私たち日本国民の生活と安全の基盤たるインフラストラクチャー。
「日本は人口が減るから、これ以上のインフラ整備は必要ない」というのは大きな誤解です。
先日のブログでは、重要なインフラストラクチャーの一つである「道路」のもつ多面的機能について述べましたが、本日は「港湾」です。
ご承知のとおり、川崎市も海沿い市域2,053.2haの敷地に港湾をもっています。むろん、埋立ててできた港です。川崎市が管理する公共ふ頭と企業が所有する専用ふ頭からなっていますが、川崎港での海上出入貨物量は全国で第6位(平成25年)。大小さまざまな船が1日に平均約70隻ほど入港しています。
通常、港湾のもつ能力は、TEU (Twenty feet Equivalent Unit、20フィートコンテナ換算個数)というコンテナ取扱貨物量を表す単位で比較されます。
例えば、20フィートコンテナ1個を1TEU。、40フィートコンテナ1を2として、コンテナ取扱貨物量をこの数値の合計で表示します。
川崎港の取扱貨物量は全国で6位なのですが、港湾能力は国内レベルで競い合う性質のインフラではありません。国際的な物流ネットワークの中において、どの程度の取り扱い能力をもっているかにかかっています。

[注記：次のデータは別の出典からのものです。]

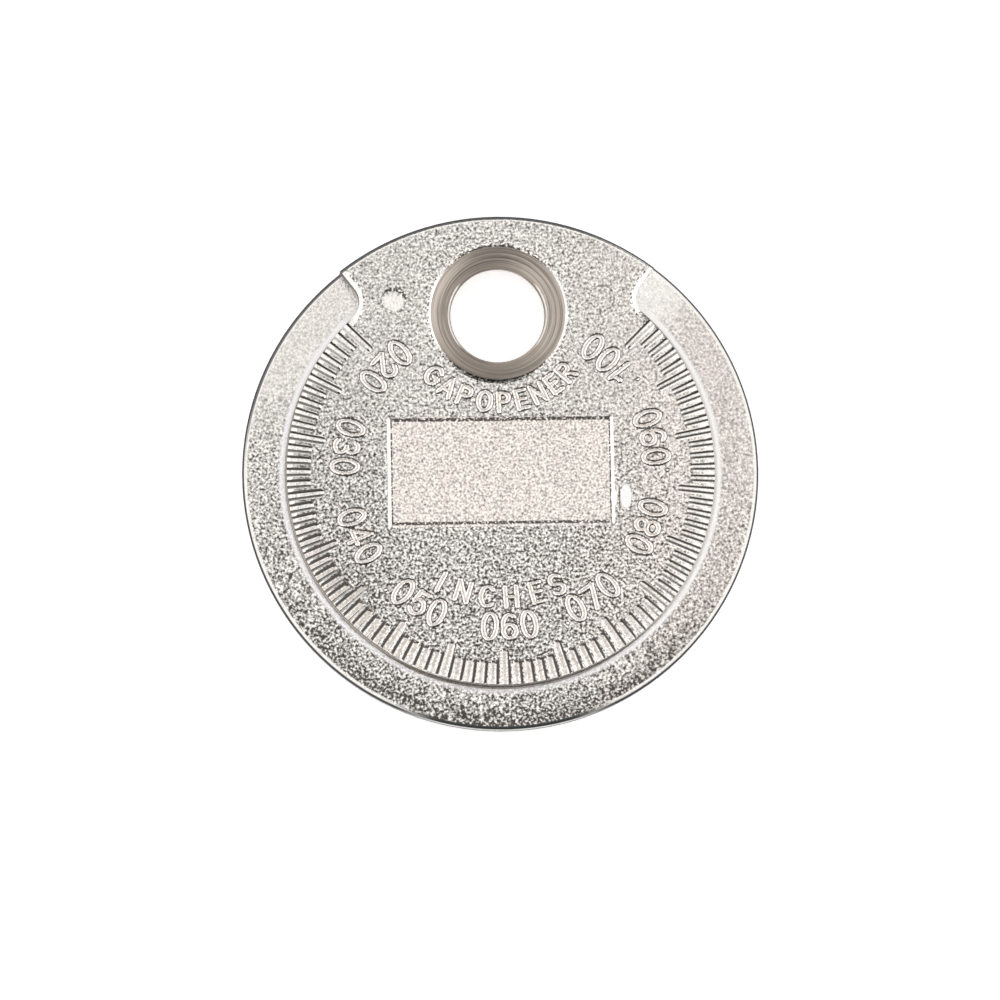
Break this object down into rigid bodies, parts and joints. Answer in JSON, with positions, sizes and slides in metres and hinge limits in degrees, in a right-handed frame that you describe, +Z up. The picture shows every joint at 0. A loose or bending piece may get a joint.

残念ながら、我が国の港湾の国際競争力は今や惨憺たる結果になっています。
なんとこれまで、10,000TEU規模の大型船が入港可能な港湾が我が国には一つもありませんでした。まことに恥ずかしいことです。
そのため、10,000TEU規模の大型船は、いったん韓国の釜山港に入港し、そこで貨物を小分けしてから日本の各港に入港してきました。要するに、ハブ港湾を韓国(釜山港)にとられてしまった、ということです。
つい最近になって10,000TEU規模の大型船が入港可能な埠頭が横浜港にやっとできたのですが、いまや大型船の定義が20,000TEU規模になってしまったため、再び大型船が入港可能な港湾が日本国には一つもない、という状況に至っています。
下の図のとおり、世界の港湾別コンテナ取扱数ランキングのベスト10内に、我が国の港湾は一つも入っていません。(2014年速報値)
また港湾は、自然災害等の有事の際には救援物資を中継する重要な災害拠点にもなります。
例えば、日本で南海トラフ巨大地震が発生したとします。当然、太平洋ベルト地帯が壊滅的な被害を受ける可能性があります。その際、日本海側からの救援救助が必要になります。なぜなら太平洋側の港湾が悉く使用不可能になってしまうことが考えられるからです。
ところが、日本海側の主要港湾の一つである敦賀港の港湾能力は神戸港のそれの100分の1程度しかありません。災害拠点港として機能できるでしょうか。
このように、自然災害大国である日本国にとって港湾も防災安全保障を担う重要なインフラストラクチャーなのです。